Murphy, who initiated the meeting, was there to push for passage of his $325 million Long Island Sound Restoration and Stewardship Act, which he introduced earlier this summer with U.S. Sens. Richard Blumenthal, D-Conn., and the New York delegation in an effort to get more federal funding for the restoration of Long Island Sound.
“Yes, parts of Long Island Sound are getting cleaner, but we need to do more,” Murphy said. “There are still too many beaches that have to close during the summer. That’s why the Connecticut and New York delegations are pushing for this bill.”

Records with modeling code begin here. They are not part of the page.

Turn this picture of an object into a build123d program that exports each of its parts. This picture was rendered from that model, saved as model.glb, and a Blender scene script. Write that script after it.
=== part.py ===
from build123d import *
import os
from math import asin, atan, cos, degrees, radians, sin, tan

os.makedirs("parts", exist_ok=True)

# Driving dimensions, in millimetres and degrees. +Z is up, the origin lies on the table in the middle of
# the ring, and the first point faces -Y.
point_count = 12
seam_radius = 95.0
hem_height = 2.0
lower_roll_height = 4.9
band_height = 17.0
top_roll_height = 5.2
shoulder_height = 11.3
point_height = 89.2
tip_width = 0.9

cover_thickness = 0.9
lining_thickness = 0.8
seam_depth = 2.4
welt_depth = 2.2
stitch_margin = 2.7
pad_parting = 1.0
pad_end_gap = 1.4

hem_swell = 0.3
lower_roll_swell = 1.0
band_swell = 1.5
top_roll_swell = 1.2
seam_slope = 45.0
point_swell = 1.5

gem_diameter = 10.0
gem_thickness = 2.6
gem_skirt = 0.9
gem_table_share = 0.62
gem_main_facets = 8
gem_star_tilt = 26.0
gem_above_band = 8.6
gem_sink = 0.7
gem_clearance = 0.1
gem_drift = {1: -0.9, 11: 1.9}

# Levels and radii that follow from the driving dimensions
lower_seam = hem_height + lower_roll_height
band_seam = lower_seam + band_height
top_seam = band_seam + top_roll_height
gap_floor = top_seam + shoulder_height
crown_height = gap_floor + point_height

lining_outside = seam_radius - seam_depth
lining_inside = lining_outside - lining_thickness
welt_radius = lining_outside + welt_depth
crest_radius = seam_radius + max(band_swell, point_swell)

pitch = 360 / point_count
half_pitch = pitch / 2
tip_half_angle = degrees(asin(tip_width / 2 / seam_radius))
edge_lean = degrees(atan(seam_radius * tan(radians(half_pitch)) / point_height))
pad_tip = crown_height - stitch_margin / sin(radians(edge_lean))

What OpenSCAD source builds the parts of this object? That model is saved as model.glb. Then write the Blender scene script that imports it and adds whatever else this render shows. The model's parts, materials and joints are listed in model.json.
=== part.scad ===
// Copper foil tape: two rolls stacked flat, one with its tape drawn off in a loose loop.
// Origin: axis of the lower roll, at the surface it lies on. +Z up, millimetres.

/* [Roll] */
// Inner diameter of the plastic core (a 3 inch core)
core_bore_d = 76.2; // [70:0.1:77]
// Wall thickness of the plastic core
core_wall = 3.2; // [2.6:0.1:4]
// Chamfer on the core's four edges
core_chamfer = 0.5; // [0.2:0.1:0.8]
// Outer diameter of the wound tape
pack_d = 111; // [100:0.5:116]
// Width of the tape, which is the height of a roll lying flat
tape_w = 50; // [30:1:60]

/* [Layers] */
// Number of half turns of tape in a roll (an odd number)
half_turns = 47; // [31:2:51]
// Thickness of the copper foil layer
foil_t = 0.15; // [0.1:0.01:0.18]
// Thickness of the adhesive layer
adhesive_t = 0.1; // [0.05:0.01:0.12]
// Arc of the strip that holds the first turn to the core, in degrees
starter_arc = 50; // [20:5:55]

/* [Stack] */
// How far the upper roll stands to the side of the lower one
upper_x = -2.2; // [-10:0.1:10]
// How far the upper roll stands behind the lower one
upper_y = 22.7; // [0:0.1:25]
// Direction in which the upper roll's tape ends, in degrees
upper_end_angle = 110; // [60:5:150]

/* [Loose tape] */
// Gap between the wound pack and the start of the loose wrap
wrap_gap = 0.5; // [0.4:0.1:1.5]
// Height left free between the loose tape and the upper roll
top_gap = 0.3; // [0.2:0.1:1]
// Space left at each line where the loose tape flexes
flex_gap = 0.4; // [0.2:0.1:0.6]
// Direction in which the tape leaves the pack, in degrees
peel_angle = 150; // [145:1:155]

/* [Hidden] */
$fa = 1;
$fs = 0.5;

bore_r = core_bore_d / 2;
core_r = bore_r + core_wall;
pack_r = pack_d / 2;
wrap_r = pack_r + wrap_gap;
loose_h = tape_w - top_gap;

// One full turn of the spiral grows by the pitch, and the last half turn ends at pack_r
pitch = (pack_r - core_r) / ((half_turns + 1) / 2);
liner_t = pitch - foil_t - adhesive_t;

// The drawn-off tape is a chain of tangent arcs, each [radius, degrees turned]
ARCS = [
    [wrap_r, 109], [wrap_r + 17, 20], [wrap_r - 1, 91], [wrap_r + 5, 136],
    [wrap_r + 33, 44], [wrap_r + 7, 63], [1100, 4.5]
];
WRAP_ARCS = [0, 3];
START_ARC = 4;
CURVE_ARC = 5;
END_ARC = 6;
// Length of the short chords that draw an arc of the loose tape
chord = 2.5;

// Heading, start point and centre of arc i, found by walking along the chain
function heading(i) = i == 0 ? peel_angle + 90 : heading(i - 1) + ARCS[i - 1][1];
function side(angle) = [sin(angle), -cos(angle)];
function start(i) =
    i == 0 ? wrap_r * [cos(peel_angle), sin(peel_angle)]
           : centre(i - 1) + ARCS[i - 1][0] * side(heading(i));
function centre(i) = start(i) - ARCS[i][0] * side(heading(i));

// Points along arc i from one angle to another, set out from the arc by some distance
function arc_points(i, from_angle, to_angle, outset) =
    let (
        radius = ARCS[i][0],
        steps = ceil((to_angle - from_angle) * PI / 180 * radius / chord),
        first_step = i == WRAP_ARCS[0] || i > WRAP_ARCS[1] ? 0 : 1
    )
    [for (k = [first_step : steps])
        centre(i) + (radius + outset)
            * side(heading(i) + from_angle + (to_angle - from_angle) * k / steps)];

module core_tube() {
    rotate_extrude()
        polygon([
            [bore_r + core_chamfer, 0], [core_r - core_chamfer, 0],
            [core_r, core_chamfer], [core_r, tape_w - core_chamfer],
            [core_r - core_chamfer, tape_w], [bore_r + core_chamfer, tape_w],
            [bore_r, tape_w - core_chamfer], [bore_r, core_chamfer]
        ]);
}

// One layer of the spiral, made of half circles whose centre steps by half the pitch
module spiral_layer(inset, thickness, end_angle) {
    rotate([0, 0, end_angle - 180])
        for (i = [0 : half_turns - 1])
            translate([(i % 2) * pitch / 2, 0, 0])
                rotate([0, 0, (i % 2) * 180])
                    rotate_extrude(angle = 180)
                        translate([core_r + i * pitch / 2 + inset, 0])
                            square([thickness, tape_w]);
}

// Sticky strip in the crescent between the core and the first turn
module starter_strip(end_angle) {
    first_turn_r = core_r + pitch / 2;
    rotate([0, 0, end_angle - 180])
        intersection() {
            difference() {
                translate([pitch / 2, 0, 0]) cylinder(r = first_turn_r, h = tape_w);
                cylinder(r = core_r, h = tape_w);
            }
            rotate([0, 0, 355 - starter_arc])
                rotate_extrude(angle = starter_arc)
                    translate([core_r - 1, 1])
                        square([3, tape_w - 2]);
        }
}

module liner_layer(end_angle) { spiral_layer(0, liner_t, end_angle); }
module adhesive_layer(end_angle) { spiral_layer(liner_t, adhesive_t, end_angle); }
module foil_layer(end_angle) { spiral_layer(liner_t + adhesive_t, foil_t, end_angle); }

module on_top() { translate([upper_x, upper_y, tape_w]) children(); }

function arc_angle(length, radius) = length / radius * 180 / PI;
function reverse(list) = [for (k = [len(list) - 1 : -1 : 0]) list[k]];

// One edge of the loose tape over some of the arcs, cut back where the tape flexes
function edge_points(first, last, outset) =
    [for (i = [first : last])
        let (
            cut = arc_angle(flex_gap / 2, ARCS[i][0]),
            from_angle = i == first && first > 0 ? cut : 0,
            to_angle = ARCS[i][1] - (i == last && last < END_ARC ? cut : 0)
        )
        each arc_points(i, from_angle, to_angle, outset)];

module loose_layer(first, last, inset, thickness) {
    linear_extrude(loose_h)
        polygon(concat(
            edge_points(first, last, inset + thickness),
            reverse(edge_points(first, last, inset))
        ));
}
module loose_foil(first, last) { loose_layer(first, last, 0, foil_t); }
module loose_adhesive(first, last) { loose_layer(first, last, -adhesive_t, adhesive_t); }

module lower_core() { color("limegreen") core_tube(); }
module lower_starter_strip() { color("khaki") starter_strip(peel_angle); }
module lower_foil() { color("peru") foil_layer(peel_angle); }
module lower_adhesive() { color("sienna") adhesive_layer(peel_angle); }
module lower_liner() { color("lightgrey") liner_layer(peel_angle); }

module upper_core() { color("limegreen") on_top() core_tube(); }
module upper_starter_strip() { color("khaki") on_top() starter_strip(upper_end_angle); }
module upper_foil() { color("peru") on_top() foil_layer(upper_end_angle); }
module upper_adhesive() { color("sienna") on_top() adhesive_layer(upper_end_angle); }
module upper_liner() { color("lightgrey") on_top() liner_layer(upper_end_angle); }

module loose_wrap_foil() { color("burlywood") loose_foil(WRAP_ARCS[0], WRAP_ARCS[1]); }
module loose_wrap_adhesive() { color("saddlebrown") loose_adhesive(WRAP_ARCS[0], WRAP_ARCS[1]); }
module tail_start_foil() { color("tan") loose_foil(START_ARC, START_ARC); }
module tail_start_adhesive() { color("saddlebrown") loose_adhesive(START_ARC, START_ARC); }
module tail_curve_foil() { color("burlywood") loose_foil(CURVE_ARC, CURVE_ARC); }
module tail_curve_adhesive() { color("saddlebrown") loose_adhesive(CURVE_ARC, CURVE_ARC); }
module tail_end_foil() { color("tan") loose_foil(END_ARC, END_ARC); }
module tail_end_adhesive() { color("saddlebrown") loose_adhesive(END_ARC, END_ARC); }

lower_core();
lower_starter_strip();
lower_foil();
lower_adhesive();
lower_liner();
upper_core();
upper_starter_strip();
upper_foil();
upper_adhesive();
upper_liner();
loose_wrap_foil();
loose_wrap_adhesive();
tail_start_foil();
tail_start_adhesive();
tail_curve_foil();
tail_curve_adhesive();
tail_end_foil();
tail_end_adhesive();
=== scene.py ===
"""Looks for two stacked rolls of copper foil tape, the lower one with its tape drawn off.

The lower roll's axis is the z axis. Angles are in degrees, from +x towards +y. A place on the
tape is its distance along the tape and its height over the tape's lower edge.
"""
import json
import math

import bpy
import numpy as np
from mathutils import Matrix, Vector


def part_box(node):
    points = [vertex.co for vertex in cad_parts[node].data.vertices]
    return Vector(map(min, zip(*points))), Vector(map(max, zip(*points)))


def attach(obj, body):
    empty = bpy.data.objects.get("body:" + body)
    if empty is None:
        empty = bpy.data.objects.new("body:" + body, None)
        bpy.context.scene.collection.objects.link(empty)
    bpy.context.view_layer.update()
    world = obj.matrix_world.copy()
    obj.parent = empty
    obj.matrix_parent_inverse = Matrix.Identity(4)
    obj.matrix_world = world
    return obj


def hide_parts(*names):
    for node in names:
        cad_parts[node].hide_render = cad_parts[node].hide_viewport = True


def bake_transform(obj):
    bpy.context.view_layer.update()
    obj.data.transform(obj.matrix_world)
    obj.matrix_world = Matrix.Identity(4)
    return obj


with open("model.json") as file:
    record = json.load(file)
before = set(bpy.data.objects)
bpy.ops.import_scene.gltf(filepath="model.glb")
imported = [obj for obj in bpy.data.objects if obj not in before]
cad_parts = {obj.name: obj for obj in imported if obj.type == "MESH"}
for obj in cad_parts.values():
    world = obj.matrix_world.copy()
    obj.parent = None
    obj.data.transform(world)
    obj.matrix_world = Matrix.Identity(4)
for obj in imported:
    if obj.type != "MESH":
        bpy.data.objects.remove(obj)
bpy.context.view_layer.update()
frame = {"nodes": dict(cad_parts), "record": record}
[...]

Murphy said that keeping the Sound clean is expensive, involving for improvements in sewage treatment plants in much of New England, as well as dealing with so-called “point sources” of pollution such as lawn fertilizer, which eventually results in more nitrogen washing into the sound.
“We have a great website called soundhealthexplorer.org, which allows you to check on the health of your beach,” Johnson said. “Now, if you click on this beach, you’ll seen an orange dot, maning a ‘C’ ranking. But, in that website, you can change the parameters for just the last two years, and if you do that, you’ll see that Short Beach now gets an ‘A’ rating.”
But Johnson said that a big problem for the Sound’s health is leaking municipal sewer lines.
“Like all of us, they’re getting old,” he said.
Harkins took the opportunity to push for the sale of the town’s waster treatment plant at the foot of Birdseye Street to the Greater New Haven Water Pollution Control Authority, something that town voters will decide on in November — and an issue that Harkins has been roundly criticized for promoting.
“By regionalizing the plant, we’ll see more investment in the miles of sewer lines that will need to be upgraded in town,” Harkins said.